Transformer vs CTM : vers une efficacité computationnelle accrue
Les Transformers, devenus l’architecture dominante de l’IA générative, traitent chaque séquence dans sa globalité, avec des calculs massifs d’attention sur tous les tokens. Cela devient rapidement coûteux et rigide, notamment dans les contextes de longue durée. Les CTM, à l’inverse, introduisent une plasticité computationnelle : les connexions neuronales peuvent évoluer en temps réel, s’adapter à la durée de traitement disponible, et moduler leur structure en fonction du flux d’informations entrantes.
Ce fonctionnement évoque celui de la mémoire de travail humaine : penser plus longtemps à une information importante, ou l’oublier progressivement si elle devient moins pertinente. En cela, les CTM pourraient ouvrir la voie à des modèles plus efficaces, réactifs et économes en ressources, capables de s’ajuster dynamiquement aux contextes d’usage.

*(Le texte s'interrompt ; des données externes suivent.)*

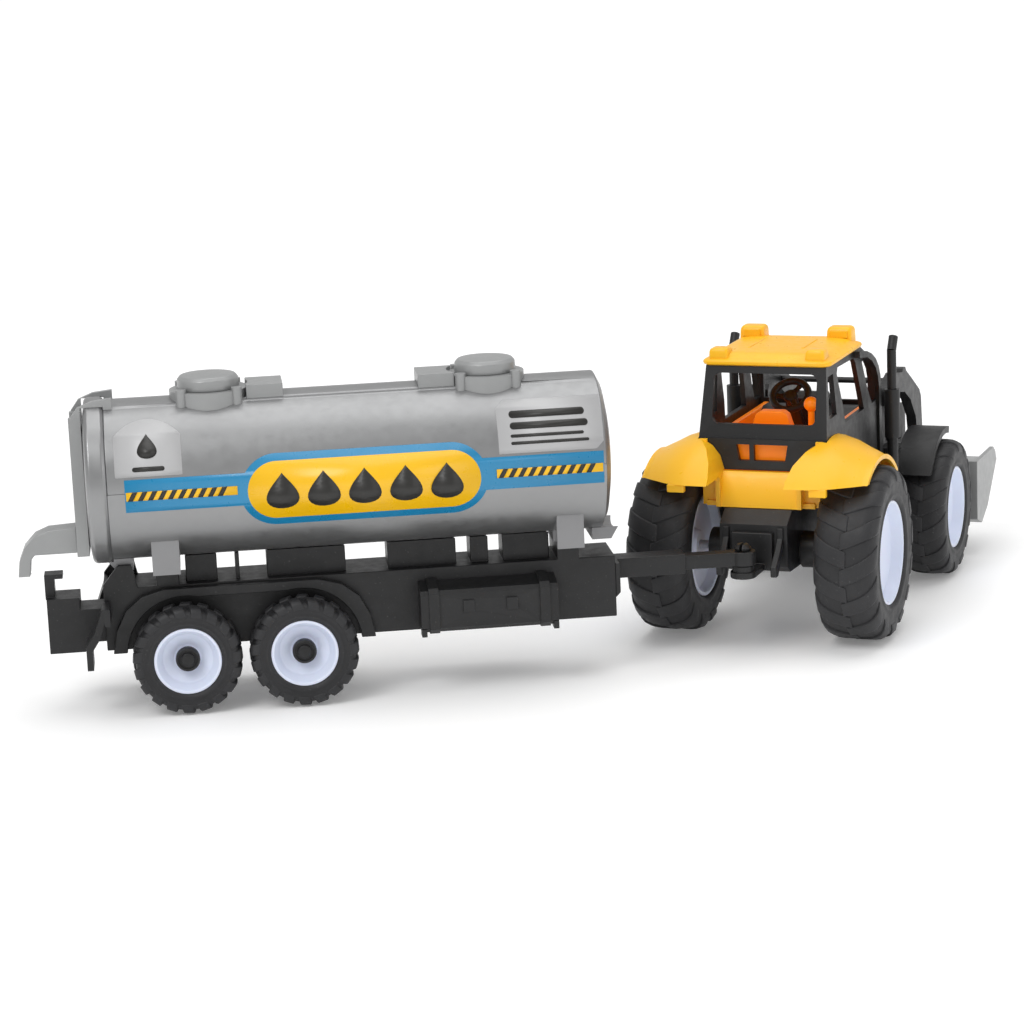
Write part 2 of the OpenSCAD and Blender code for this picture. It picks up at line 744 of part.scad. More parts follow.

Vers une IA délibérative et adaptative
En permettant à une machine de “penser en continu”, Sakana AI ne cherche pas simplement à imiter le fonctionnement du cerveau, mais à transformer la nature même de l’intelligence artificielle : passer d’un modèle de calcul statique à un modèle délibératif, capable d’ajuster la durée et l’intensité de son raisonnement en fonction des enjeux et de l’incertitude.
À terme, cette approche pourrait révolutionner de nombreux domaines :
agents conversationnels plus naturels, robots autonomes adaptatifs, systèmes de décision en environnement incertain, ou encore IA embarquée dans des dispositifs à faible consommation énergétique.
Avec les Continual Thinking Machines, Sakana AI amorce une rupture technologique majeure. En puisant dans la richesse temporelle du cerveau et en rompant avec la rigidité des modèles actuels, l’entreprise japonaise ouvre la voie à une nouvelle ère de l’intelligence artificielle, où la pensée artificielle pourrait enfin devenir aussi fluide, adaptative et contextuelle que celle des humains.